321.35 "*Mens Rea*" n. Law. a criminal intention or knowledge that an act
is wrong. It is assumed to be an ingredient of all criminal offences
although some minor statutory offences are punishable irrespective of it
[Latin, literally: guilty mind]
322.1 "Mr Harrison" John Harrison (1693-1776) English inventor of the
chronometer, was born at Foulby, near Pontefract. By 1726 he had constructed
a timekeeper with compensating apparatus for correcting errors due to
variations of climate. In 1713 the government had offered three prizes for
the discovery of a method to determine longitude accurately. After long
perseverance Harrison made a chronometer which, in a voyage to Jamaica
(1761-2), determined the longitude within 18 geographical miles. After
further trials, he was awarded first prize (1765-1773). He also invented the
gridiron pendulum, the going fusee, and the remontoir escapement. He wrote
five works on his chronometer, &c. [See also Dava Sobel's _Longitude_: I
believe her miniseries adaptation of the book is available on video.]

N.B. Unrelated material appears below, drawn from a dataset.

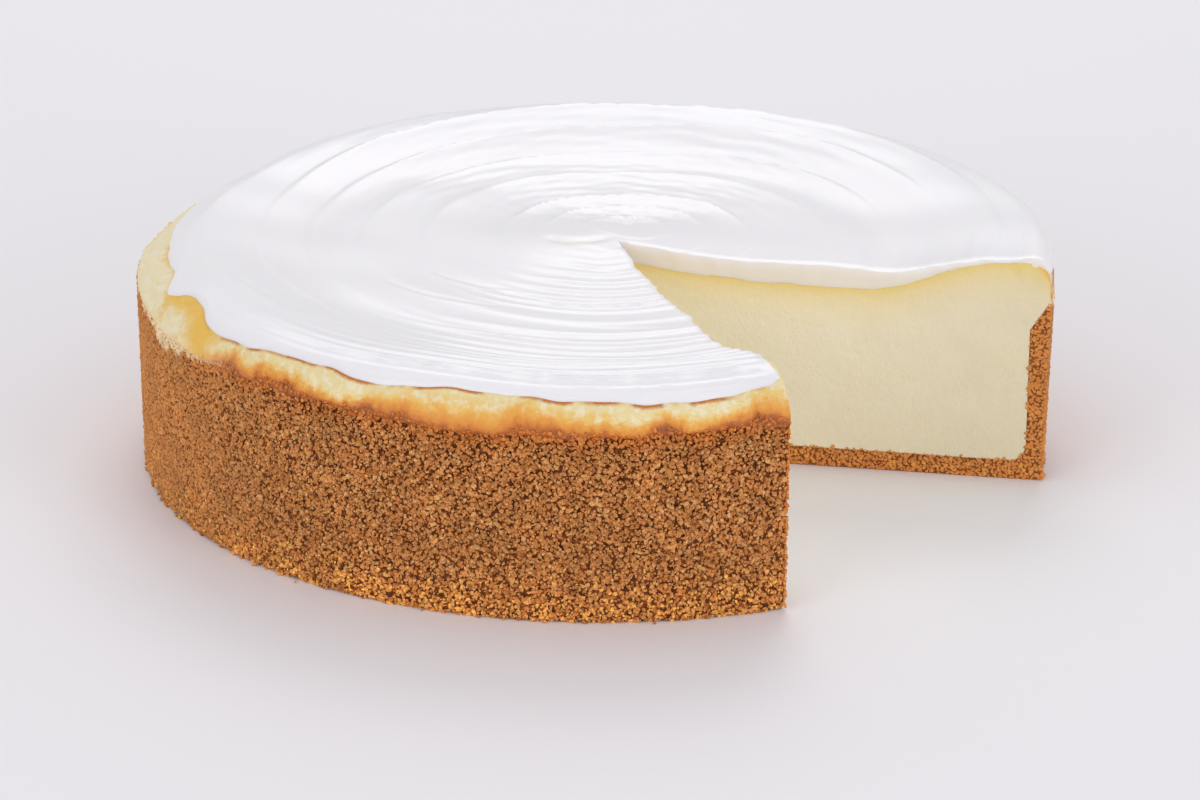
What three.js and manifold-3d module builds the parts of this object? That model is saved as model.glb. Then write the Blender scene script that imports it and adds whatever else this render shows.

323.6 "Sir Cloudsley Shovell" Shovel, Sir Cloudsley (1650-1707), English
sailor, served against the Dutch and in the Mediterranean, burned four
corsair galleys at Tripoli, commanded a ship at the Battle of Bantry Bay
(1689), and was knighted. In 1690 he took part in the battle off Beachy
Head; in 1692 he supported Russell at La Hogue, and burned twenty of the
enemy's ships. He served under Rooke in the Mediterranean, and with him took
Gibraltar in 1704. In 1705 he was made rear-admiral of England. That year he
took part with Peterborough in the capture of Barcelona, but failed in his
attack on Toulon in 1707. On the voyage home his ship (and others) struck a
rock off the Scilly Isles on the foggy night of October 22, 1707, and went
down. His body was washed up, and was buried in Westminster Abbey.